Çevremizde bizi dinleyenler çoğalıp işler kötüye gitmeye başlayınca ‘‘Lay lay loom!..’’ diye hoplayarak delikanlıların yanından ayrıldım. Biraz ileride çok keyifli başka bir Fenerbahçe topluluğu vardı. Topluluğun keyifli kısmı, daracık tişört giymiş üç genç kızdan meydana geliyordu. Hemen sarmaşıp beraberce hoplamaya başladık. Hoplarken bu cici kızların göğüslerine dikkatle baktım. Onların da benim gibi gıdıklandıklarına karar verdim. Kızlar Fener'in şampiyonluğuna o kadar sevinmişlerdi ki, o mutlulukla beni öptüler bile... Tabii ben de en az onlar kadar sevindiğim için öpücükleri karşılıksız kalmadı. Fakat bu sevinç dolu öpücükleri biraz abartmış olmalıyım ki, yanlarındaki delikanlılar beni kızlardan sökütüp ite kaka meydanın dibine kadar götürdüler. Ben de tek başıma İstiklal Caddesi'nde bastonumdaki sarı-lacivert kurdeleleri sallayarak ve ‘‘En büyük Fener, başka büyük yok!..’’ diye bir avaza bağırarak Çiçek Pasajı'na vardım. Seviç'teki garsona,

‘‘Bana sarı-lacivert bir duble rakı getir. Patlıcan kızartmasıyla salata da sarı-lacivert olsun’’ dedim. Rakımı alıp meyhanenin ortasına yürüdüm.

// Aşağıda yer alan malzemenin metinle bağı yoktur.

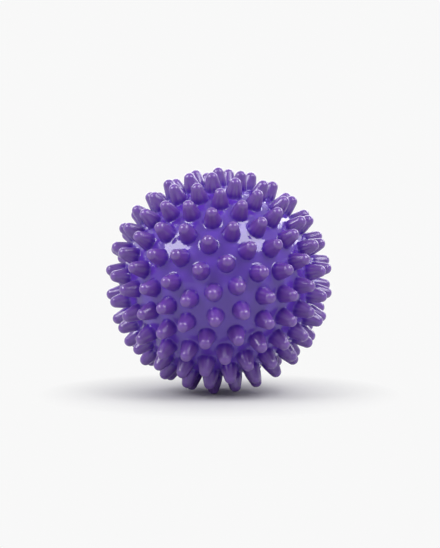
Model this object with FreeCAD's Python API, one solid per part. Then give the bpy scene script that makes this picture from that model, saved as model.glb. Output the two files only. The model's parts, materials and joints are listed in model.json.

‘‘Şampiyonun şerefine!..’’ deyip kadeh kaldırdım. Bir sürü masa keyifle bana katıldı. Birkaç masa efradının bize kötü kötü bakmasına boşverip kadehimi dipledim.

Garson Muammer, beni yarı taşıyıp yarı sürükleyip bir taksiye bindirirken, ben hálá ‘‘Şampiyon Fener, senden büyük yok!..’’ diye ünülemekteydim. Şoför,

‘‘Nereye?’’ diye sorunca ben,

‘‘Mecidiyeköy'de oturuyorum ama sen Kadıköy'e Fenerbahçe'ye çek’’ dedim. Şoför, formama, pelerinime ve suratımdaki karışmış boyalara bakıp,

‘‘Helál olsun Mustafa Denizli'ye bey amca’’ dedi.

‘‘Mustafa Denizli de kim?’’

‘‘Sizin teknik direktörünüz.’’

‘‘Peki, biz kim?’’

‘‘Fenerbahçe!..’’

‘‘Ben Fenerbahçeli değilim ki...’’

Araba hafifçe sarsıldı.

‘‘Yani sen Fenerli değil misin?’’

‘‘Değilim.’’

‘‘Eee, nerelisin?’’

‘‘Dört yıldır Galatasaraylı'ydım, ama bu yıl Fenerli oldum. Allah kısmet ederse, önümüzdeki yıllarda Beşiktaşlı ya da Trabzonlu olacağım. İnşallah Antepli bile olurum.’’

‘‘Benimle dalga geçme bey amca, aslen nelisin?’’

‘‘Ben aslen bayramcıyım. Her bayrama katılmak istiyorum. Ülkede işler kötü gidiyor. Üstelik romatizmalarım da azdı. Televizyon ve gazete haberleri ruhumu karartıyor. Bayramlardan başka çarem yok. Şimdi sen söyle bakalım: Yaktığın likit gazın fiyatı ve arabanın plakası kaç para oldu? Ortaokulu bitirince çocukları okutabilecek misin? Hanımla aran nasıl?’’

Şoför yanındaki camdan başını çıkardı: ‘‘En büyük Fener, başka büyük yoook!..’’ diye bir avaza bağırmaya başladı.

*

NOT: Siz bu yazıyı okurken ben, Türkiye Milli Olimpiyat Komitesi Fair-Play Konseyi'nin 50 yıllık yazar ve çizerlik hayatımdaki edepsizliklerimden dolayı bana vereceği büyük ödülü alıyor olacağım. Tüm canım Fenerliler'e, canım Galatasaraylılar'a ve canım Kara Kartallılar'a da duyurulur.